═══ Stored data
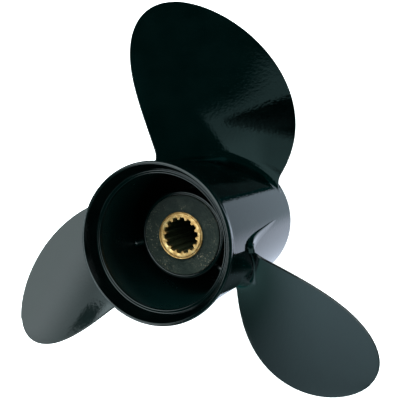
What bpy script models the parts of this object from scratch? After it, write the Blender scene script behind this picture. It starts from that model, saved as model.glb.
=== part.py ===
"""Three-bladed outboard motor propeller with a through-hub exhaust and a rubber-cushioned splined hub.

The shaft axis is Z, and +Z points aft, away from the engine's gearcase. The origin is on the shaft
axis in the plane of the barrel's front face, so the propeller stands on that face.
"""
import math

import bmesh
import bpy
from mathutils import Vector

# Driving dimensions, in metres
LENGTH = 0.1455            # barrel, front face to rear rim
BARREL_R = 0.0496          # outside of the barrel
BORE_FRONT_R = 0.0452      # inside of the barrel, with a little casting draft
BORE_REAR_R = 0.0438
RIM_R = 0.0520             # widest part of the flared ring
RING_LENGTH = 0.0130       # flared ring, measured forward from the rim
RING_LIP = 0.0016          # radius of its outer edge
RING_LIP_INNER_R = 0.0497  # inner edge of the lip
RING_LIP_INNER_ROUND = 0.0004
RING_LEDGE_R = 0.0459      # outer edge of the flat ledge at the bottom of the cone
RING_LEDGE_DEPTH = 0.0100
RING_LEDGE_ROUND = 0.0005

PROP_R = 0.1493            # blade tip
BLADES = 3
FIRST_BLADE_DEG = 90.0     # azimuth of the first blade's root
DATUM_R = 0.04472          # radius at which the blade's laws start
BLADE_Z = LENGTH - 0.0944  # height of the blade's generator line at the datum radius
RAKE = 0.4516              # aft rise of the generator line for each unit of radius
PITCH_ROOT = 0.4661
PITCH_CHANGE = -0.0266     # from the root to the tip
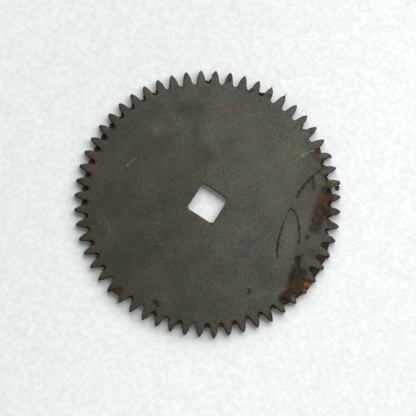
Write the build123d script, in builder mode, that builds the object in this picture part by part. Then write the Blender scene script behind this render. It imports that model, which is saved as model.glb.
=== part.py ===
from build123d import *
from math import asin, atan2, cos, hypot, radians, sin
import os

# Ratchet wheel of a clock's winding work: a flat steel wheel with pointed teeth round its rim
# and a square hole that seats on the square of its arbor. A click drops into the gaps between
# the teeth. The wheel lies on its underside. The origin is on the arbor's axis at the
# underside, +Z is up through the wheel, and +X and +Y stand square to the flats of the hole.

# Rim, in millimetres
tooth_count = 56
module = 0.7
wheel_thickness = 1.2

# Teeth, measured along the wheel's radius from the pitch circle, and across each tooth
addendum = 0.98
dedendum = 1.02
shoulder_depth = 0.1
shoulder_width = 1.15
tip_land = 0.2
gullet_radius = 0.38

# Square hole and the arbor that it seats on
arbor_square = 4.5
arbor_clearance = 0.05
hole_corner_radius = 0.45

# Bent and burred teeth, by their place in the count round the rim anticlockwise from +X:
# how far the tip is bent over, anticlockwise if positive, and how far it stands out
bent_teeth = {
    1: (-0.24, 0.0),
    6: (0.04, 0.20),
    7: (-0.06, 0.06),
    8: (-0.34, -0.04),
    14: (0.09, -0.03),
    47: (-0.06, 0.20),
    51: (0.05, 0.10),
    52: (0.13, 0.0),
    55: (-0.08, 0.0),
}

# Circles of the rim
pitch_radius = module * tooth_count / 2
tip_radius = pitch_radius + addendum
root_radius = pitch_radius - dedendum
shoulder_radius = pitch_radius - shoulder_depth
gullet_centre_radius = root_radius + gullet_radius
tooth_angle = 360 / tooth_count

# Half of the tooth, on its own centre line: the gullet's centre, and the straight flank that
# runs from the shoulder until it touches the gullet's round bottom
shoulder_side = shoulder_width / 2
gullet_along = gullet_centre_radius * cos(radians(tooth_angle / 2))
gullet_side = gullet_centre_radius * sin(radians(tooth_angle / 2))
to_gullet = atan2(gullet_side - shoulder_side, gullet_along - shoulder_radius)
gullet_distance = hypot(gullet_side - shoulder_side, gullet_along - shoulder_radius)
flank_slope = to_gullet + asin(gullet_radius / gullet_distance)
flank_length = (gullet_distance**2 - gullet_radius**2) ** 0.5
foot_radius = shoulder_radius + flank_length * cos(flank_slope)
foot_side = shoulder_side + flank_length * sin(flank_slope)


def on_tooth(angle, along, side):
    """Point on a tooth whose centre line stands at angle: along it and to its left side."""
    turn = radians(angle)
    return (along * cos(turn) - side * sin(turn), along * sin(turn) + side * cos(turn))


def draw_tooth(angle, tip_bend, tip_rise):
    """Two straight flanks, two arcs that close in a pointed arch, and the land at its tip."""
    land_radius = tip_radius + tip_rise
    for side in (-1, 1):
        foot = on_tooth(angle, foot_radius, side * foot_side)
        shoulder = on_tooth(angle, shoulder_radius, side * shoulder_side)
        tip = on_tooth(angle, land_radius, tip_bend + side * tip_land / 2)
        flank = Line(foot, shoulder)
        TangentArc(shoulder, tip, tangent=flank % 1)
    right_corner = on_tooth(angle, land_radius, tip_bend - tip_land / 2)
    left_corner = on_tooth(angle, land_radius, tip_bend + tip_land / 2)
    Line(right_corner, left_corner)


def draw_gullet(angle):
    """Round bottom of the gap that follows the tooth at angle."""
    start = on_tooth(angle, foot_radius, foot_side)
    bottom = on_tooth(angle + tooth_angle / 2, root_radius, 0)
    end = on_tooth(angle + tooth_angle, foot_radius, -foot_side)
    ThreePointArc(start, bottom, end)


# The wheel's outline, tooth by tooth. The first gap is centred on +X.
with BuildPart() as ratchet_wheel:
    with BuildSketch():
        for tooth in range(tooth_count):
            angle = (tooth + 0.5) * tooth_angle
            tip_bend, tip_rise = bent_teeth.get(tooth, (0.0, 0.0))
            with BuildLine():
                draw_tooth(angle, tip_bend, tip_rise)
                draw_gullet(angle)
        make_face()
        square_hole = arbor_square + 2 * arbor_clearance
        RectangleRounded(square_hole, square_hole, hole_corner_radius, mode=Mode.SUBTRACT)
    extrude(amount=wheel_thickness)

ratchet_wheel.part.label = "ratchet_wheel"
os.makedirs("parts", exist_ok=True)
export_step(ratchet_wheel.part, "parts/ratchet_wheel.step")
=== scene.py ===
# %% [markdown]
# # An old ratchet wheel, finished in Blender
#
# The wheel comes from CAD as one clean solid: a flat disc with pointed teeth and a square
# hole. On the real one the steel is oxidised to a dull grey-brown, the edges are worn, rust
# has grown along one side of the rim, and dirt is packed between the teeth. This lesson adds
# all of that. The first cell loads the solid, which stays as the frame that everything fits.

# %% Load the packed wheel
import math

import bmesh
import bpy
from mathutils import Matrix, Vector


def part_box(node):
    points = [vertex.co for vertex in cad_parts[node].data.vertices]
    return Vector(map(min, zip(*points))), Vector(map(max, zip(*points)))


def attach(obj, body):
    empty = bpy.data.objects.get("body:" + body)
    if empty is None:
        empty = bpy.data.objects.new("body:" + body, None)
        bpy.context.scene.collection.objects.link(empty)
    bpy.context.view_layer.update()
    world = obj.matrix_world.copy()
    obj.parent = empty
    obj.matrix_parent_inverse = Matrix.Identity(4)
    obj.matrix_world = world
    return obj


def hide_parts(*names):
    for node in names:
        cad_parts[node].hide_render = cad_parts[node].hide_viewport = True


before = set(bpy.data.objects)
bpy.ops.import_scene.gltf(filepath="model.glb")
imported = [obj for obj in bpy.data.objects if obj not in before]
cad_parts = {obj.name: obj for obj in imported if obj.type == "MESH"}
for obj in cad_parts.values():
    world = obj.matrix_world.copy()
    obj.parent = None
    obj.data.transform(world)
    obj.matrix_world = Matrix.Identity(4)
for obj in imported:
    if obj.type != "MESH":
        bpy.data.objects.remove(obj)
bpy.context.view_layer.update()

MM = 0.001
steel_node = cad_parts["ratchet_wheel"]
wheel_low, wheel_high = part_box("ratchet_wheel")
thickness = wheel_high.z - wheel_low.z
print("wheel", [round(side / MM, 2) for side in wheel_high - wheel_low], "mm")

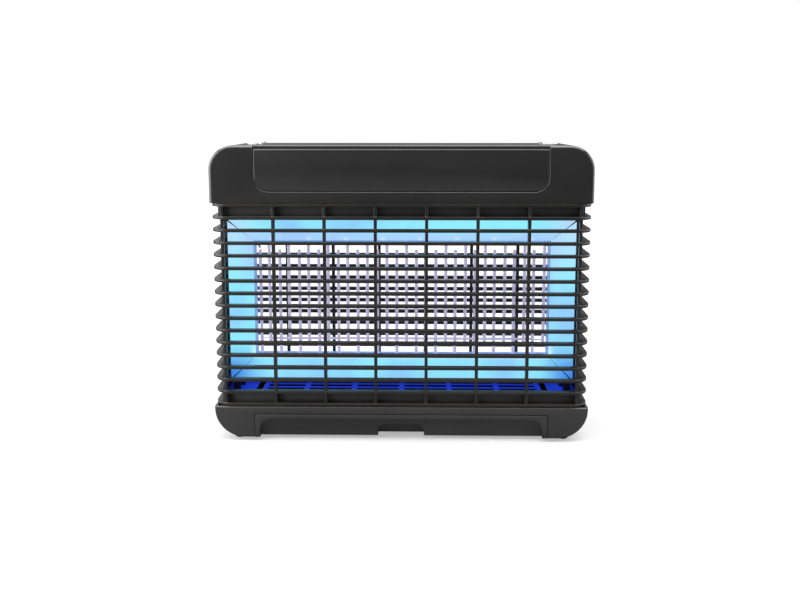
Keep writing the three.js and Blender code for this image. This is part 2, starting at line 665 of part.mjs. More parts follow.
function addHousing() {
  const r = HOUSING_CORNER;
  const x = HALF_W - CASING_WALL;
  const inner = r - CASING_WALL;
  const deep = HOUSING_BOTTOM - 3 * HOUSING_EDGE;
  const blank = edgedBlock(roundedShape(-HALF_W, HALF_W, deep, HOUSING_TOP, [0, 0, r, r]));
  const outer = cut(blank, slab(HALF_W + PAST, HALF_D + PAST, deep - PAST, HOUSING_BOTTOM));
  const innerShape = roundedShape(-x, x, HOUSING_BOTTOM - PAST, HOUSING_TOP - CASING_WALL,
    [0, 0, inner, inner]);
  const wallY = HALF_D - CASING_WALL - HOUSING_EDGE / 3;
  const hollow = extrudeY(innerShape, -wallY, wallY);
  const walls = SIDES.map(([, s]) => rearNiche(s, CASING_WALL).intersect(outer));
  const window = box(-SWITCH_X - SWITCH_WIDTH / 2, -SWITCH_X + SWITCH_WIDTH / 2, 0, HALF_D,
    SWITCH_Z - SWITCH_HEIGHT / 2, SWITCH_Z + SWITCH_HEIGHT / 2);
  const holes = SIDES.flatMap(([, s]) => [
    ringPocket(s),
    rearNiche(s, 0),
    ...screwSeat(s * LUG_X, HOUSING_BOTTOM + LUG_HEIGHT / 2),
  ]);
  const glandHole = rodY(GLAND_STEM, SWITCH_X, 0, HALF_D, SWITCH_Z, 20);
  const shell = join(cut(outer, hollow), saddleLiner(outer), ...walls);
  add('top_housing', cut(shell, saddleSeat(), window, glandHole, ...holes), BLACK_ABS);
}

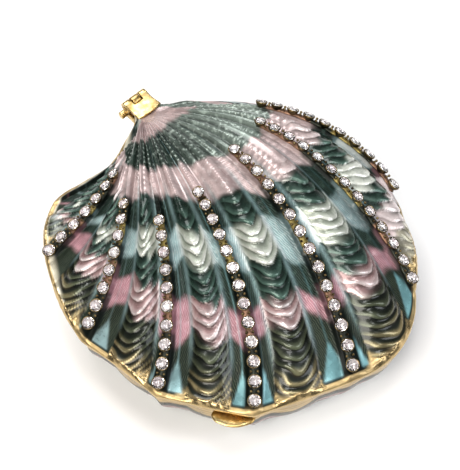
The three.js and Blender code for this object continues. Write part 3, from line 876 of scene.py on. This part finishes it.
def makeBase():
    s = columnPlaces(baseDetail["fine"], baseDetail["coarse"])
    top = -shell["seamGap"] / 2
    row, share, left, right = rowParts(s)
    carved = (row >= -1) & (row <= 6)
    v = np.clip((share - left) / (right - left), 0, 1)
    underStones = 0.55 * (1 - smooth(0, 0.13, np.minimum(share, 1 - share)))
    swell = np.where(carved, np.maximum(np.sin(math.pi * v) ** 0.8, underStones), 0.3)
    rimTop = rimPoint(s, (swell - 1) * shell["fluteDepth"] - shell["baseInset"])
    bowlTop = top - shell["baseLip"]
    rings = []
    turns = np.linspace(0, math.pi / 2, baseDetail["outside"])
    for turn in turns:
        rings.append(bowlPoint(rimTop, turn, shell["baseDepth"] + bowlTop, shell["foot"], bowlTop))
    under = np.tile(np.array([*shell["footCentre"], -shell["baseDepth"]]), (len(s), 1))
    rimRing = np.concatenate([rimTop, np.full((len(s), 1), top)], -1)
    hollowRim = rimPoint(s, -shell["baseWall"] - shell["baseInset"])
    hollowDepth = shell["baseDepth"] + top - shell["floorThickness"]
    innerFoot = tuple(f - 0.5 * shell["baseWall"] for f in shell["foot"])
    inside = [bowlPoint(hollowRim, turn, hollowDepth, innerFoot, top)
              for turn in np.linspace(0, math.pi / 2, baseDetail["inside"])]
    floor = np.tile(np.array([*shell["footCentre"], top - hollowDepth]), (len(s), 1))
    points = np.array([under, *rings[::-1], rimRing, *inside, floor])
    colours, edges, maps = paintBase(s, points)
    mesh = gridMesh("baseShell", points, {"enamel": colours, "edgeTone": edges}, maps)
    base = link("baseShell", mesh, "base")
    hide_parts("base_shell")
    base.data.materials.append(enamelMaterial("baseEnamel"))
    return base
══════
• [Task goal]
Note each line of the entries that has "model" in it, and copy those lines.

• [Task answer]
What bpy script models the parts of this object from scratch? After it, write the Blender scene script behind this picture. It starts from that model, saved as model.glb.
Write the build123d script, in builder mode, that builds the object in this picture part by part. Then write the Blender scene script behind this render. It imports that model, which is saved as model.glb.
bpy.ops.import_scene.gltf(filepath="model.glb")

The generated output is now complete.